A film about the bombing of Gernika, appropriately entitled Gernika, is currently being shot in Bilbao. As opposed to other films about the Spanish Civil War, this one focuses entirely on the city of Gernika and that fateful day in April.
Likely you’ve heard about the Basque presence on the eastern Canadian coast. Red Bay is the heart of that historical activity. Red Bay is both a Canadian National Historic Site as well as a World Heritage Site, as designated by UNESCO due to the various archeological finds related to the Basque whaling operations in that area that have been discovered since the 1970s.
I’m admittedly biased in my “coverage” of the Basque Country, tending to focus on hegoalde where my dad and my mom’s grandparents are from. Of all of the time I’ve spent in the Basque Country, the vast majority of it has been in hegoalde. I’ve spent, at most, maybe 3 or so days in iparralde, most notably a couple of nights in Baiona with my wife a number of years ago.
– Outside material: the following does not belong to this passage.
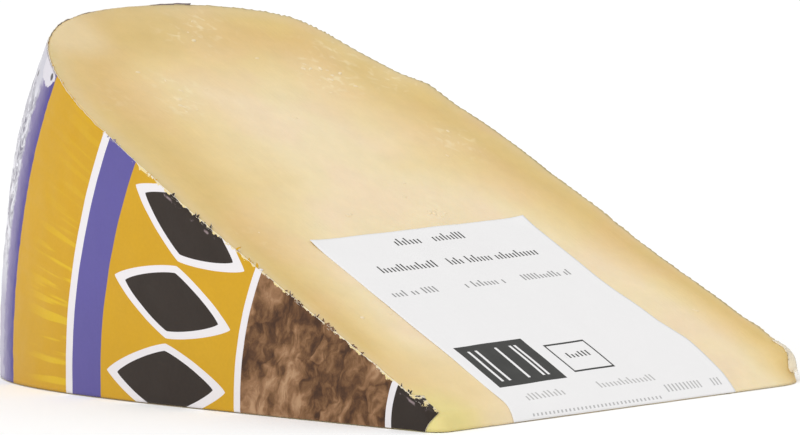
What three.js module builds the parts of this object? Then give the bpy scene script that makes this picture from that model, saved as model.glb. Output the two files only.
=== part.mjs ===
// Wedge of aged sheep cheese, cut from a low wheel with a rounded side, and lying on one of
// its two cut faces. One round face of the wheel carries a printed label that runs on over
// the shoulder and most of the rim, and a small white sticker lies on the upper cut face.
//
// Millimetres, +Z up. The wheel's axis lies level, along Y, at the wedge's tip: the label
// side faces -Y, the plain side +Y, and the tip points to +X. The origin is on the face
// that the wedge lies on.

import * as THREE from 'three';
import { mergeVertices } from 'three/addons/utils/BufferGeometryUtils.js';

// Wheel and cut
const WHEEL_HEIGHT = 97;
const WHEEL_RADIUS = 147.5;
const WEDGE_ANGLE = THREE.MathUtils.degToRad(28);
const AXIS_X = 75; // from the origin to the wheel's axis

// The wheel's side is a superellipse between a flat centre and the rim
const FLAT_RADIUS = 24;
const LABEL_SIDE = { radialPower: 4.55, heightPower: 3.26 };
const PLAIN_SIDE = { radialPower: 3.28, heightPower: 3.15 };

// Worn tip: how far its lower edge stays from the axis, where the upper face starts to roll
// down to that edge, how far it runs on before it bends down, and the radius in plan of the
// corners at the edge's two ends
const TIP_EDGE = { label: 5.2, plain: 1.2 };
const TIP_ROLL = { label: 7.5, plain: 8.6 };
const TIP_FULLNESS = { label: 0.72, plain: 0.15 };
const TIP_CORNER = { label: 3, plain: 10 };

// How much of a corner's rounding the start of the roll takes up, and how much fuller the tip
// is at its plain-side corner
const CORNER_ROLL_SHARE = { label: 0.7, plain: 0.35 };
const CORNER_FULLNESS = 1.1;

// Unevenness left by the cutting wire and the mould: waves along the distance from the axis,
// which fade out towards the tip
const CUT_WAVE = { height: 0.55, length: 74, crest: 96, labelShare: 0.2 };
const SIDE_WAVE = { depth: 0.4, length: 62, crest: 98, sharpness: 6 };
const WAVE_FADE = { none: 6, full: 24 };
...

That said, the French side has much charm of its own and is certainly not to be forgotten. This article from the New York Times reminds us of that.
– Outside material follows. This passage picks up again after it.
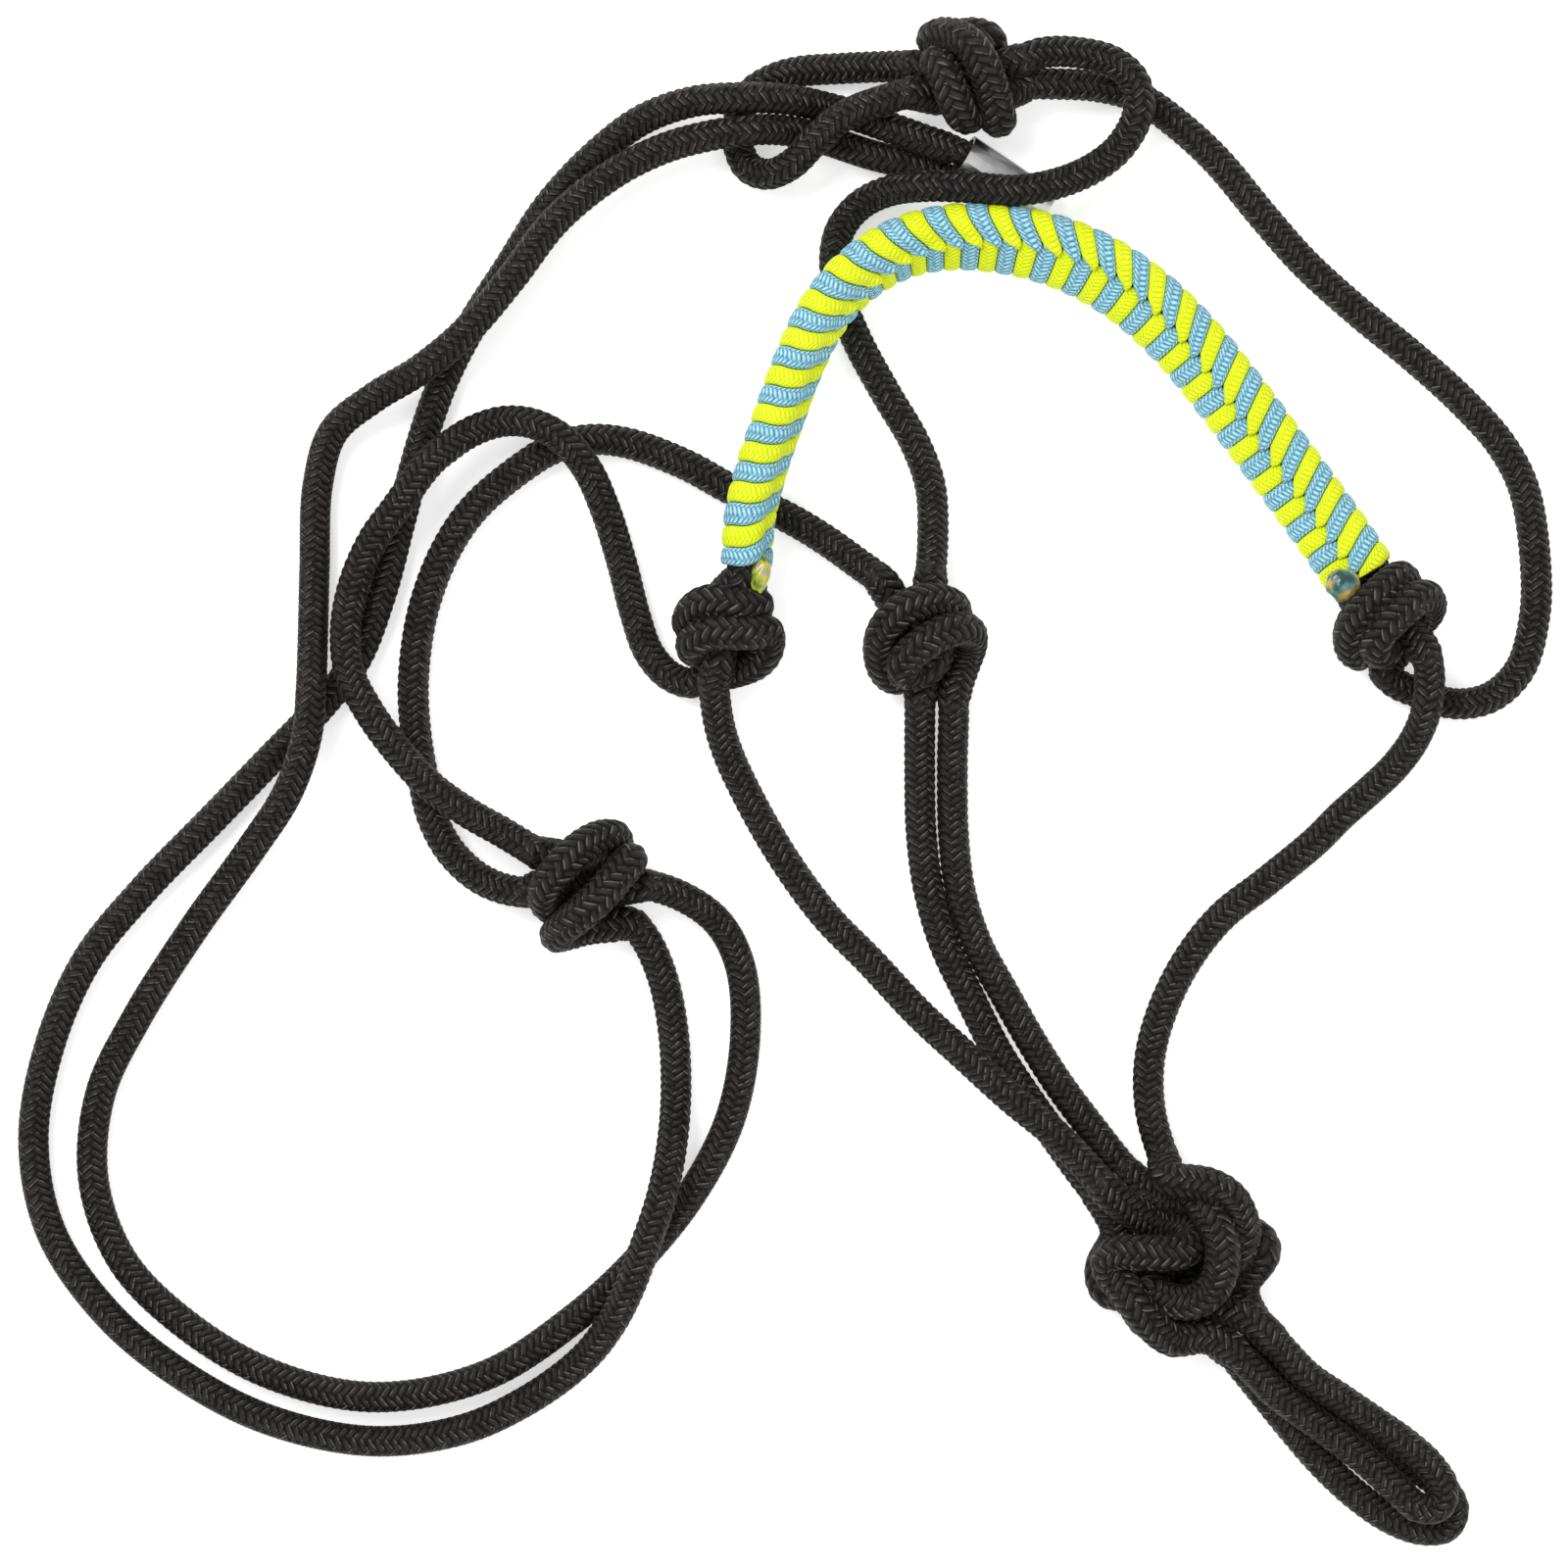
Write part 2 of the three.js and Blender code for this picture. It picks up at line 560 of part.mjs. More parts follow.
function addKnot(name, middle, coreSize, turns) {
  const core = new THREE.SphereGeometry(1, 12, 8);
  core.scale(coreSize[0] / 2, coreSize[1] / 2, coreSize[2] / 2);
  const pieces = [core, ...turns.map(ropeTurn)];
  pieces.forEach((piece) => piece.translate(...middle));
  const whole = joined([...pieces, ...ropeEnds[name]]);
  const aboveFloor = FLOOR_BLOCK.clone().translate(middle[0], middle[1], 30);
  addNode(name, geometryFrom(whole.intersect(solidFrom(aboveFloor))), makeRopeMaterial());
}

addKnot("nose_knot_left", [-13.8, 40, 11.8], [22, 18, 26], [
  { at: [-1, 3.4, 0], radius: 8.4, turn: 84 },
  { at: [1, -3.6, 0], radius: 8.2, turn: 96 },
]);
addKnot("nose_knot_right", [152, 43, 11.8], [20, 18, 26], [
  { at: [-2, 3, 0], radius: 8.2, turn: 115 },
  { at: [2, -3.4, 0], radius: 8.2, turn: 125 },
]);
addKnot("throat_knot", [35.5, 36.3, 11.8], [23, 20, 26], [
  { at: [-1.5, 3.6, 0], radius: 8.6, turn: 108 },
  { at: [1.5, -3.8, 0], radius: 8.6, turn: 115 },
]);
addKnot("crown_knot", [-50, -25, 11.8], [22, 24, 26], [
  { at: [-3.6, 2, 0], radius: 9, turn: -32 },
  { at: [4, -2, 0], radius: 9, turn: -38 },
]);
addKnot("eye_knot", [46.3, 178.8, 11.8], [17, 22, 26], [
  { at: [-3.6, 0, 0], radius: 9.2, turn: 14 },
  { at: [3.4, 0, 0], radius: 9, turn: 18 },
]);
addKnot("fiador_knot", [102, -119.5, 12.6], [35, 33, 28.6], [
  { at: [3, 6.5, 1], radius: 9, wide: 0.9, tilt: 70, turn: 30 },
  { at: [9, -3, 0], radius: 9, wide: 0.9, tilt: 60, turn: -40 },
  { at: [-8, -2, 0], radius: 9.5, wide: 0.9, tilt: 55, turn: 80 },
  { at: [-3, -9, 0], radius: 8.6, wide: 0.9, tilt: 50, turn: 10 },
]);

export default halter;
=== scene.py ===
import math

import bpy
import numpy as np
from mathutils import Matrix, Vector


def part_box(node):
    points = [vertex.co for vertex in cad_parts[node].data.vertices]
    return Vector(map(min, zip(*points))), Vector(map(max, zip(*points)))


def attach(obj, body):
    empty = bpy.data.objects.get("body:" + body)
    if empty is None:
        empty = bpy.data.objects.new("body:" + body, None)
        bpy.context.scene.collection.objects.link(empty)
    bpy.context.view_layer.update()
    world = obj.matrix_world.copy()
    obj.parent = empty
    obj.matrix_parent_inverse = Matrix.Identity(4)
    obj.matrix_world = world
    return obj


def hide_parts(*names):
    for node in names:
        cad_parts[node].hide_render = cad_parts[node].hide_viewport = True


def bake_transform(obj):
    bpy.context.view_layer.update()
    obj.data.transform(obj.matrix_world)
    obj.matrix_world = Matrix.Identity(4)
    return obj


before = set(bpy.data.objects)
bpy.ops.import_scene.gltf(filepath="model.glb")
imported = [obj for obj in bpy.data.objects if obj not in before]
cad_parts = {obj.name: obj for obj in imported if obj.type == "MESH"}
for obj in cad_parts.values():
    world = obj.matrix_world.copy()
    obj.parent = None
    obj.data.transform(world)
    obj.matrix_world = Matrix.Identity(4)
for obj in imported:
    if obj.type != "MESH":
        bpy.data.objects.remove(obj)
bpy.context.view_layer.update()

# ---- Sizes, in metres unless the name says otherwise ----

ROPE_RADIUS = 0.00372
BRAID_RELIEF = 0.00058
ROPE_STRANDS = 8
BRAID_LOW = 0.35
BRAID_ARCH = 0.6
BRAID_MEAN = 0.4
PICK = 0.0021
AROUND = 48
STEP = 0.00044
ROUTE_SPACING = 0.0005

KNOT_STUB = 0.0140
FIADOR_STUB = 0.0240
KNOT_RADIUS = 0.00425
KNOT_END_RADIUS = 0.0032
KNOT_SWELL = 0.006

# Where a knot's strands leave the ropes that run into it, measured from the knot's middle.
TIE_JOIN = 0.017
FIADOR_JOIN = 0.027
CORE_JOIN = 0.015
LEAD_LOOK_BACK = 0.002

# How the strands in a knot settle against each other.
TIE_SPACING = 0.0025
TIE_DRAWN_SPACING = 0.0036
TIE_DECIMALS = 4
TIE_HELD = 3
TIE_CONTACT = 0.0069
TIE_APART = 0.013
TIE_FLOOR = 0.0041
TIE_ROUNDS = 14
FIADOR_ROUNDS = 6
LENGTH_PASSES, LENGTH_SHARE = 3, 0.5
CONTACT_PASSES, CONTACT_SHARE = 2, 0.9
BEND_SHARE = 0.28

# How the two tails are squeezed in the ferrule.
SQUEEZE_FROM_END = 0.012
SQUEEZE_OVER = 0.007
SQUEEZE = 0.0009

CORE_RADIUS = 0.0032
CORE_OFFSET = 0.00385
CORE_END = 0.0115
ROLL_LEFT = math.radians(74)
ROLL_RIGHT = math.radians(6)
ROLL_FROM, ROLL_TO = 0.22, 0.72

WRAP_START = 0.0155
WRAP_END = 0.0128
FLOOR_GAP = 0.0001
HITCHES = 50
RIBBON_MIDDLE = 0.00455
RIBBON_THICKNESS = 0.0019
RIBBON_RELIEF = 0.00013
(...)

I’m not quite sure what Be Basque Talent Network is exactly. It seems to be a LinkedIn for people with a connection to the Basque Country or any interest in Basque. The reason to join it is, as stated on the website: To be part of the largest network of top professionals from over 75 countries around the world who are or wish to be linked to the Basque Country, regardless of origin. If you are a professional wishing to have stronger ties to the Basque Country, this might be useful.
So, Athletic Bilbao did not win the Copa del Rey, Barcelona did. That means that Bilbao has to play a qualifying match for the Europe League championships on July 30th and cannot make the original July 29th date (in my last post, I got the date wrong — thanks to Teresa Franzoia for pointing that out) for the Basque Soccer Friendly against Tijuana. The good news: they are still coming, just a little earlier, now on July 18. You can still get tickets at the same places. The bad news: I can’t go now. And I know you are all disappointed. But, hopefully this is a huge success and maybe there will be other matches like this in the future. Can’t have too much of a good thing, can you?
William A. Douglass, one-time Coordinator of what is now the Center for Basque Studies at the University of Nevada, Reno and prolific author on Basque history, is out with a new book on the Basque explorers who navigated the Pacific Ocean, from Elkano (the Basque sailor who took over Magellan’s expedition when Magellan was killed in the Philippines) to later explorers. Basque Explorers in the Pacific Ocean recounts the stories of these Basques and their role in Spanish and ultimately European activities in the Pacific. From the website:
The Pacific Ocean was for several centuries, from the discovery of the Strait of Magellan in 1520 until Cook’s voyages in the 1700s, considered to be the “Spanish Lake.” However, Spain was never a monolithic entity and this book then considers “Spanish” exploration in the Pacific from the perspective of the Basques, who have an important maritime tradition and were key figures in Pacific exploration. From Juan Sebastián Elkano’s taking over command of the Victoria after Ferdinand Magellan’s death and completing the first circumnavigation of the planet to Andrés de Urdaneta’s discovery of the north Pacific route from the Philippines to modern-day Acapulco, Mexico, Basque mariners and ships were pivotal in European incursion into this vast area.